Mia madre è risultata positiva al tampone e quindi è affetta da Coronavirus. Ha iniziato ad avere la febbre l’8 di marzo, leggera, dopo gli è comparsa la tosse ed i dolori addominali. I dottori che l’hanno visitata non pensavano fosse Covid 19 in quanto l’ossigenazione era buona, e l’hanno curata con antibiotici e penicillina. Siccome i dolori non passavano mio padre il 20 Marzo l’ha portata in Ospedale. Dalla Tac è risultato una polmonite, l’emogas ha confermato la buona ossigenazione. Erano due giorni che non aveva più febbre e non stava malissimo, camminava da sola e reagiva bene, rimaneva la tosse e fiacchezza. Ha iniziato la cura da protocollo per il Covid19 il 24 Marzo. Già dalla prima notte ha iniziato a stare peggio, oggi 25 Marzo, non c’è la fa più ad alzarsi comincia ad avere problemi respiratori e parla a fatica. Il mio dubbio è il seguente: perché iniziare una cura, non certa e senza riscontri, in pazienti che non presentano una situazione clinica grave? non potrebbe essere la cura stessa causa del peggioramento? perché trattano tutti allo stesso modo? si potrebbe decidere di non continuare la cura? Vi sarei grato se qualche esperto mi desse una risposta. Grazie in anticipo.
Risponde il Prof. Pedone
Purtroppo sono molti i casi riportati in cui pazienti con pochi sintomi hanno poi avuto un repentino peggioramento. Non è possibile dare una riposta precisa alla sua domanda: la decisione di iniziare la cura si può essere basata sul quadro TAC di una polmonite aggressiva o su altre considerazioni che non sono ovviamente in grado di verificare.

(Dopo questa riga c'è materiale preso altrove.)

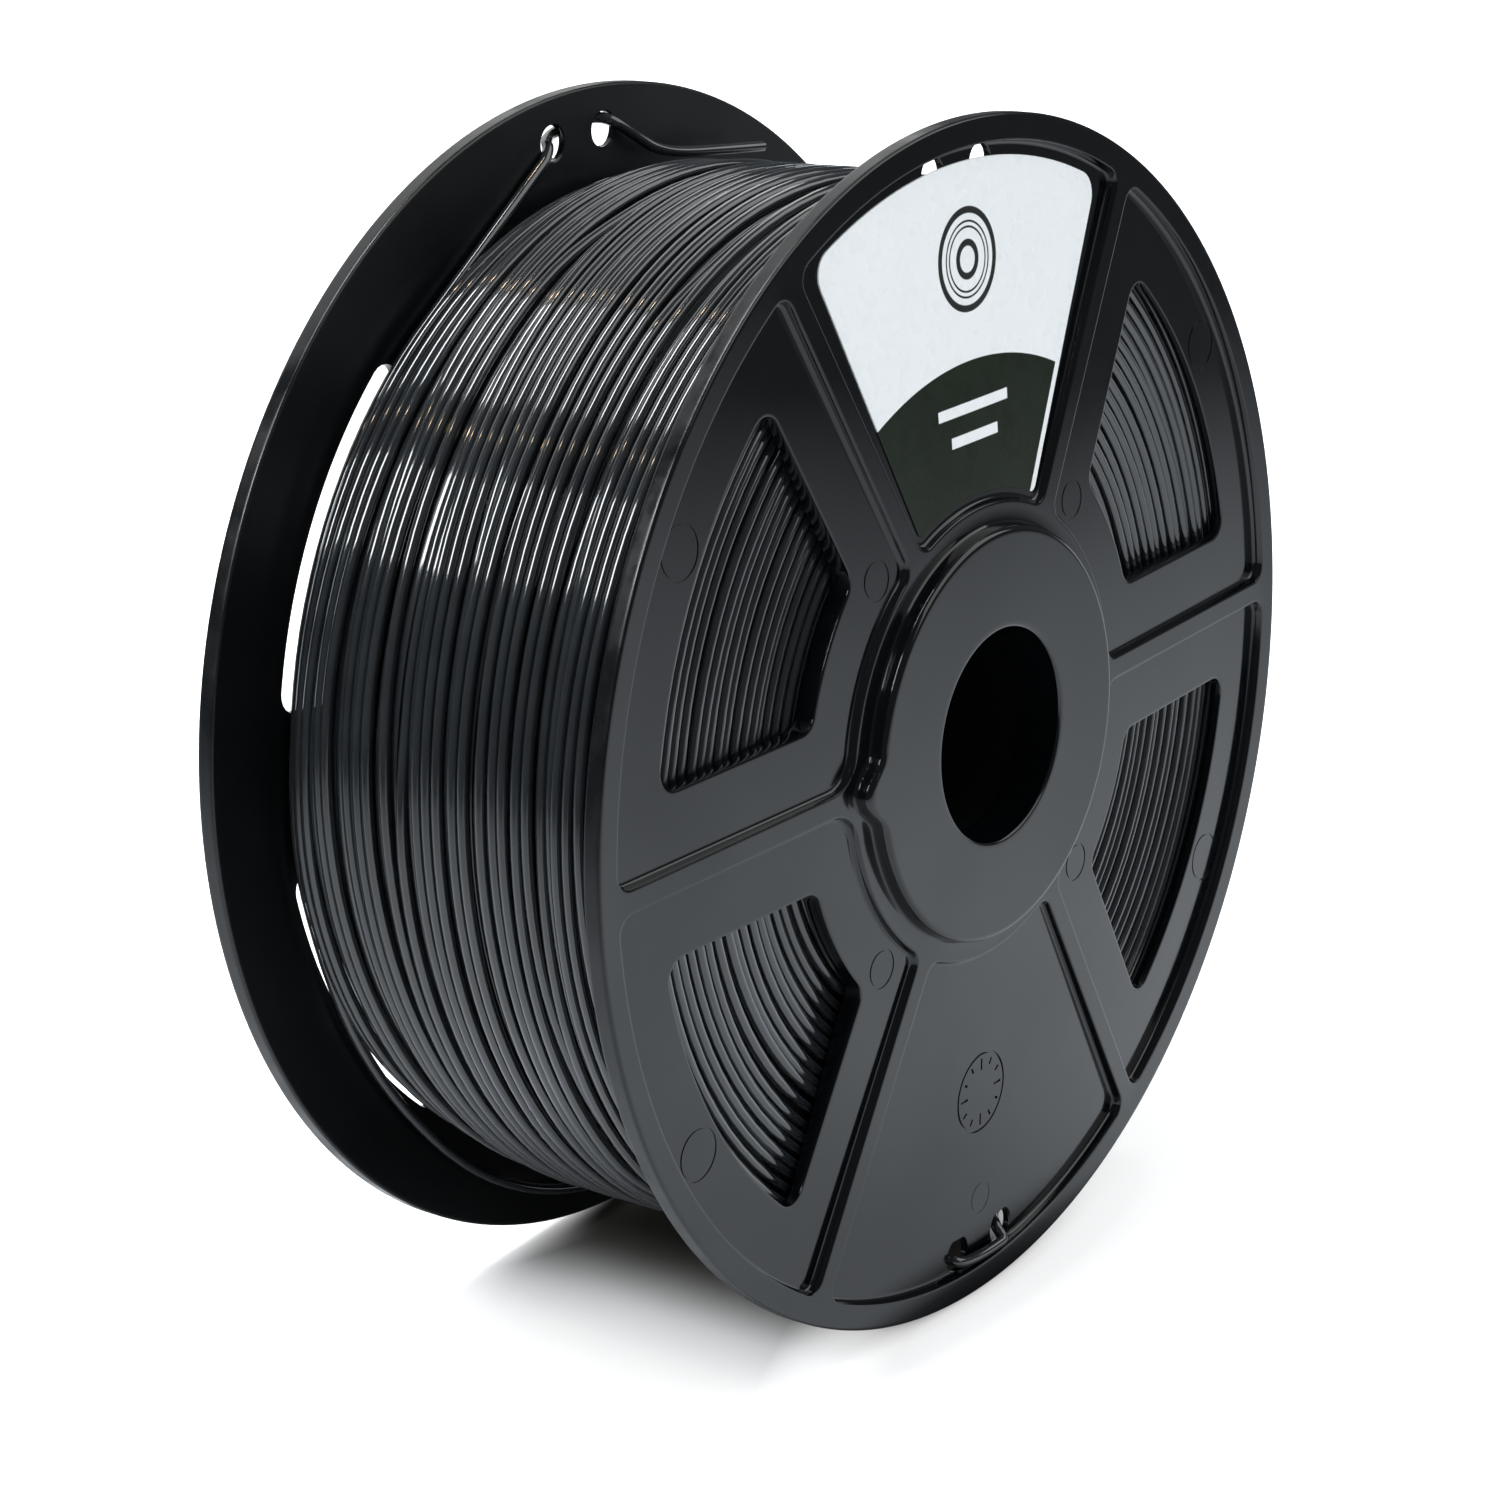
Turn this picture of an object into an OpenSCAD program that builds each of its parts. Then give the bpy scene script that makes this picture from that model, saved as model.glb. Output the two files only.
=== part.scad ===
// Filament spool: two moulded flanges, a drum between them, the wound filament and its label.
// Millimetres. The spool's axis runs along Y, +Z is up, and the origin is the middle of the bore.
// The front flange, with the label, faces -Y. The rear flange is the same moulding, turned half a
// turn about Z. Each flange is drawn flat, with its inner face at z = 0 and its outside upwards.

/* [Flanges] */
// Outside diameter of each flange
flange_d = 180; // [160:1:210]
// Distance from the outer face of one rim to the outer face of the other
rim_span = 71; // [60:0.5:85]
// Thickness of the rim
rim_t = 2.8; // [2.4:0.1:4]
// Width of the rim's flat face
rim_w = 4; // [3:0.25:5]
// Rounding of the rim's two edges
rim_edge_r = 0.4; // [0.2:0.1:0.8]
// Depth of the pockets at the rim, below the rim's face
pocket_depth_rim = 1.6; // [1:0.1:1.8]
// Depth of the pockets at the hub, below the ledge
pocket_depth_hub = 1.2; // [0.6:0.1:1.8]
// Width of the six ribs between the pockets
rib_w = 3.4; // [2:0.2:6]
// Rounding of the pockets' corners, seen from the front
pocket_corner_r = 2; // [1:0.25:4]

/* [Hub] */
// Diameter of the bore
bore_d = 32; // [24:0.5:36]
// Wall of the bore tube
bore_wall = 2.5; // [2:0.25:4]
// Diameter of the hub disc
hub_d = 62; // [56:1:66]
// Height of the hub disc above the rim's face
hub_rise = 4.5; // [3.5:0.25:6]
// Height of the ledge round the hub above the rim's face
ledge_rise = 1.9; // [1:0.1:2.5]
// Width of the ledge round the hub
ledge_w = 2.4; // [1.5:0.1:3]
// Slope run of the pocket's inner wall
ledge_wall_run = 1.9; // [1:0.1:2.5]
// Rounding of the hub disc's edge
hub_edge_r = 0.9; // [0.4:0.1:1.2]
// Rounding of the bore's mouth
bore_edge_r = 0.4; // [0.2:0.1:0.8]
// Reach of the locating nose beside one rib, beyond the hub disc
nose_out = 3.6; // [2:0.2:4]
// How much lower the nose is than the hub disc
nose_drop = 0.25; // [0.1:0.05:0.5]
// Angle from the nose's middle to its foot
nose_half_angle = 10.5; // [8:0.5:14]

/* [Windows] */
// Distance from the flange's edge to a window's outer side
window_edge = 14; // [12:0.5:20]
// Radius of a window's inner side
window_inner_r = 43.6; // [42:0.2:50]
// Distance from a rib's middle line to a window's straight side
window_side = 11.8; // [9:0.2:15]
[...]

Per quanto riguarda il tipo di cura, per forza di cose al momento si stanno utilizzando farmaci su base empirica, è troppo presto per avere evidenze solide che guidino le scelte. In ogni caso, anche in situazioni così gravi il paziente (e solo il paziente, a meno che non sia interdetto) ha il diritto a rifiutare le cure, però in questo caso si tratterebbe di una scelta le cui conseguenze potrebbero essere molto serie.